• [Job] Return the records that follow, matching each one exactly.

• [Stored records]
== == ==
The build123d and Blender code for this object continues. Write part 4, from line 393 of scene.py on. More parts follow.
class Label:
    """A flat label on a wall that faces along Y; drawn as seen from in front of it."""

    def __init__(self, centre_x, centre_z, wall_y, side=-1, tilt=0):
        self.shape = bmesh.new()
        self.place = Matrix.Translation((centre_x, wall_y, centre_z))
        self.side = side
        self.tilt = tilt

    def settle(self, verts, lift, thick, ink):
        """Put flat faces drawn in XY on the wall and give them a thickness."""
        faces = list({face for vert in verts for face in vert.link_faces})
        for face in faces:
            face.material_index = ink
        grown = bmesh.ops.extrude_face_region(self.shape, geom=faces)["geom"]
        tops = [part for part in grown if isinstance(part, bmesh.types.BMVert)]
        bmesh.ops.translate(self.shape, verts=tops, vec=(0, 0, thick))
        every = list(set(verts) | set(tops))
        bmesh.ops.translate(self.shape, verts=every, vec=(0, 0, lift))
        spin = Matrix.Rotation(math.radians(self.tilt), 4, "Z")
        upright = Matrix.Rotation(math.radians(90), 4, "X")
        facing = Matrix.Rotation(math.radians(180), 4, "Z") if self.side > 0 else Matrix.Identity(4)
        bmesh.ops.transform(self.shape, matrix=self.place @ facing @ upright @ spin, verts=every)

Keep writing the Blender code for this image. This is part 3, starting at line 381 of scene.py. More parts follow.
== == ==
• [Correct response]
The build123d and Blender code for this object continues. Write part 4, from line 393 of scene.py on. More parts follow.
class Label:
    """A flat label on a wall that faces along Y; drawn as seen from in front of it."""

    def __init__(self, centre_x, centre_z, wall_y, side=-1, tilt=0):
        self.shape = bmesh.new()
        self.place = Matrix.Translation((centre_x, wall_y, centre_z))
        self.side = side
        self.tilt = tilt

    def settle(self, verts, lift, thick, ink):
        """Put flat faces drawn in XY on the wall and give them a thickness."""
        faces = list({face for vert in verts for face in vert.link_faces})
        for face in faces:
            face.material_index = ink
        grown = bmesh.ops.extrude_face_region(self.shape, geom=faces)["geom"]
        tops = [part for part in grown if isinstance(part, bmesh.types.BMVert)]
        bmesh.ops.translate(self.shape, verts=tops, vec=(0, 0, thick))
        every = list(set(verts) | set(tops))
        bmesh.ops.translate(self.shape, verts=every, vec=(0, 0, lift))
        spin = Matrix.Rotation(math.radians(self.tilt), 4, "Z")
        upright = Matrix.Rotation(math.radians(90), 4, "X")
        facing = Matrix.Rotation(math.radians(180), 4, "Z") if self.side > 0 else Matrix.Identity(4)
        bmesh.ops.transform(self.shape, matrix=self.place @ facing @ upright @ spin, verts=every)

Keep writing the Blender code for this image. This is part 3, starting at line 381 of scene.py. More parts follow.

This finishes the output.